Fadi Alfaqs, orcid.org/0000-0003-3427-6454, Faculty of Engineering Technology, Department of Mechanical Engineering, Al-Balqa Applied University, Amman, Jordan, e-mail: This email address is being protected from spambots. You need JavaScript enabled to view it.


повний текст / full article



Naukovyi Visnyk Natsionalnoho Hirnychoho Universytetu. 2020, (6): 028 - 033

https://doi.org/10.33271/nvngu/2020-6/028



Abstract:



Purpose.
The current study is devoted to investigating the effect of elevated temperature on interlaminar stresses for different laminated viscoelastic structures and boundary conditions. Each structure considered consists of three laminated layers, where the core layer is made of plasticized polyvinyl butyral, which is a viscoelastic material, whereas both constraining layers are made of isotropic structural material silica float glass.


Methodology.
Finite element (FE) modeling is used to perform modal, harmonic, and transient analyses. The current viscoelastic composite model is compared to data in literature for verification purposes. Simply supported beam, cantilever, and simply supported plate are studied for temperature variation of 23, 40, 50, and 60 C. Modal analysis is carried out to find natural frequencies for all the structures considered.


Findings.
The results obtained show that increasing temperature plays a significant role in reducing the natural frequencies in each structure as well as increasing the transverse deflections and decreasing the corresponding interlaminar shear stresses.


Originality.
The literature does not contain a study on the influence of elevated temperatures on interfacial dynamic stresses in laminated viscoelastic structures.

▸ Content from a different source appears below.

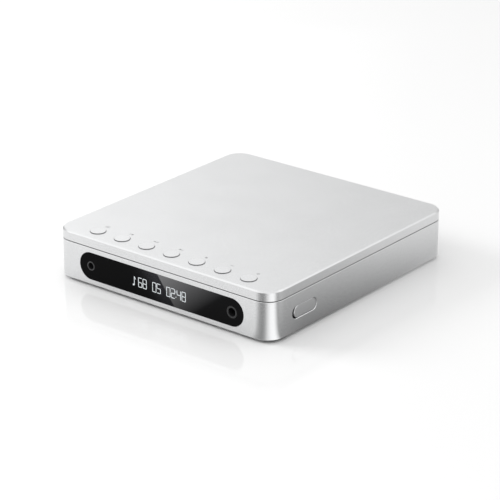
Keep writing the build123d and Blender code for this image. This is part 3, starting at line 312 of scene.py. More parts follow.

Practical value. One of the main factors affecting the delamination process of composite viscoelastic sandwich structures is the interfacial harmonic shear stresses existing between layers. Hence, harmonic and transient analyses are performed to determine dynamic deflections and interlaminar shear stresses.

Keywords: deflections, beam, dynamics, modeling, shear, vibration, viscoelastic materials

References.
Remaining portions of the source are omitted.